Повести и рассказы писателей ГДР. Том II | страница 61
Длинные костлявые пальцы судорожно мяли черное платье. Мать дрожала от ярости. Гримаса боли искажала ее напудренное лицо. Вскочив с места, она точно собиралась броситься на меня. Но тут же овладела собой.
— Ты, видно, забыла, что разговариваешь с матерью, — сказала она дрожащим голосом. — Ты сейчас же попросишь у меня прощения! Иначе ты, второе мое дитя, умрешь для меня.
— Нет, — ответила я спокойно. — Мне не за что просить у тебя прощения. Надо же было сказать правду. Прошу тебя об одном — пойми наконец свою вину.
Не взглянув ни на Рандольфа, ни на меня, мать, сгорбившись, волоча ноги, направилась к двери. Но жалости она не вызывала.
Возвращаясь на вокзал, я взяла Рандольфа под руку. На улицах было очень людно, и прохожие останавливались поглядеть нам вслед.
Похороны состоялись в крематории. По желанию матери, урну должны были без всяких торжественных церемоний перевезти в фамильный склеп.
Мы встретились на станции городской электричке. Здесь были комиссар полиции и невеста Рандольфа. Мы медленно шли по аллее. Пестрые листья бесшумно слетали с деревьев. Время от времени со стуком падали на асфальт каштаны.
Кладбищенский сторож сгребал листву, и дети с визгом бросались на кучи. А мы думали только об Эве и пытались — каждый про себя — понять все еще не понятое нами и постичь свою вину.
У входа в крематорий мать разговаривала с проповедником. Увидев нас, она вошла внутрь.
Высокая, вся в черном, закрытая густой вуалью, она сидела на скамейке в первом ряду. Я села возле нее, но она даже не взглянула в мою сторону.
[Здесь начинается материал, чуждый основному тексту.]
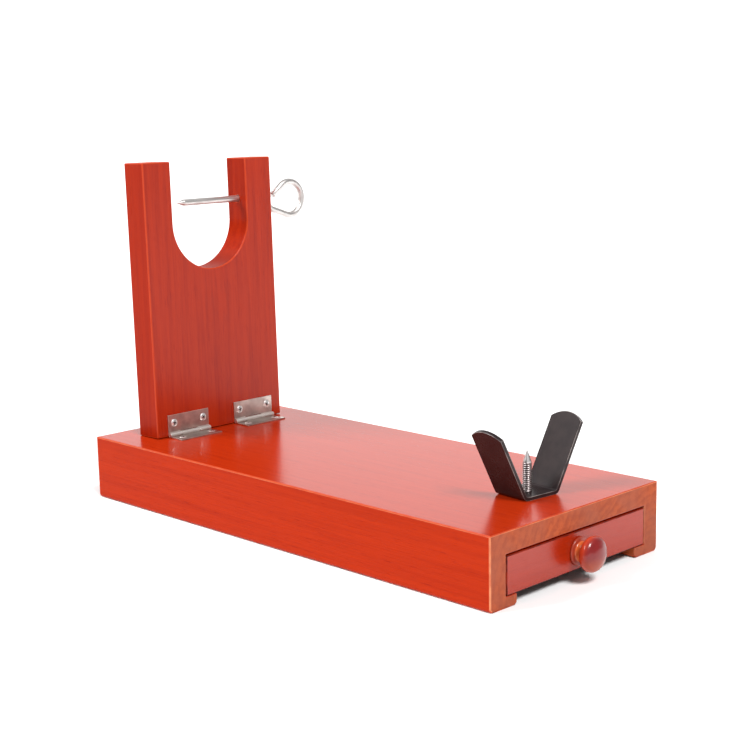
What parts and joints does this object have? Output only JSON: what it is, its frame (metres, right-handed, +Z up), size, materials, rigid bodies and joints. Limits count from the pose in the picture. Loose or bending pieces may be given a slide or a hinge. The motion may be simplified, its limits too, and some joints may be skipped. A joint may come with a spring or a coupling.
{
  "type": "ham holder stand",
  "caption": "Wooden ham holder: a base with a knife drawer, a folding notched upright with a skewer through it, and a black steel V rest with a spike.",
  "frame": {"origin": "middle of the base's footprint, on the table", "axes": "+Z up; +Y along the base from the drawer end to the upright; +X to the side that the skewer's eye stands out of"},
  "size_m": [0.1938, 0.4172, 0.257],
  "materials": {
    "red_lacquer": "wood stained red-orange under clear gloss lacquer",
    "knob_lacquer": "turned wood stained dark red under a thick gloss lacquer",
    "pale_wood": "plain sanded wood",
    "nickel": "nickel-plated pressed steel",
    "bright_steel": "bright zinc-plated steel",
    "black_paint": "black satin stoving paint"
  },
  "bodies": {
    "base": {"base_block": "red_lacquer", "v_rest": "black_paint", "spike_screw": "bright_steel", "left_hinge_base_leaf": "nickel", "right_hinge_base_leaf": "nickel", "hinge_base_screws": "bright_steel"},
    "upright": {"upright_board": "red_lacquer", "left_hinge_board_leaf": "nickel", "right_hinge_board_leaf": "nickel", "left_hinge_pin": "bright_steel", "right_hinge_pin": "bright_steel", "hinge_board_screws": "bright_steel"},
    "skewer": {"skewer": "bright_steel"},
    "drawer": {"drawer_front": "red_lacquer", "drawer_left_side": "pale_wood", "drawer_right_side": "pale_wood", "drawer_back": "pale_wood", "drawer_bottom": "pale_wood", "drawer_brads": "bright_steel", "drawer_knob": "knob_lacquer", "knob_screw": "nickel"}
  },
  "joints": [
    {"name": "upright_fold", "type": "hinge", "parent": "base", "child": "upright", "pos_m": [0.0015, 0.152, 0.05], "axis": [1, 0, 0], "range_deg": [0, 91]},
    {"name": "skewer_slide", "type": "slide", "parent": "upright", "child": "skewer", "axis": [1, 0, 0], "range_m": [0, 0.09]},
    {"name": "drawer_slide", "type": "slide", "parent": "base", "child": "drawer", "axis": [0, -1, 0], "range_m": [0, 0.25]}
  ]
}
Проповедник стоял у гроба, покрытого цветами. Он говорил, словно политический оратор, выступающий на диспуте. Очевидно, он стремился не затронуть сердце слушателей, а изложить свои убеждения.
— В наши дни появилось больше, чем когда-либо раньше, людей, которые пытаются нас уверить, что все в мире — и небо и земля — постижимы. И вот такой случай, когда юное дитя человеческое без всякой видимой причины обрывает свою цветущую жизнь, показывает, сколь многое остается еще недоступным разуму человека. А поэтому ни тебе, возлюбленная мать, ни тебе, возлюбленная сестра, и ни вам, возлюбленные друзья усопшей, не следует размышлять и доискиваться причины или спорить с богом, нет, вам надобно понять, что пути господа неисповедимы и, что бы ни сделал господь, все во благо.
Гроб опускался под звуки органа. «Почему не полагается возражать проповеднику?» — подумалось мне.
Когда затих последний звук органа, мать громко зарыдала. Я наклонилась к ней, но она оттолкнула меня и взяла под руку священника, который повел ее к дверям. Мы вышли из крематория, столкнулись с ней у входа, она стояла, откинув вуаль. Только ненависть пылала в ее глазах, когда Рандольф подошел к ней первым, чтобы выразить свое соболезнование.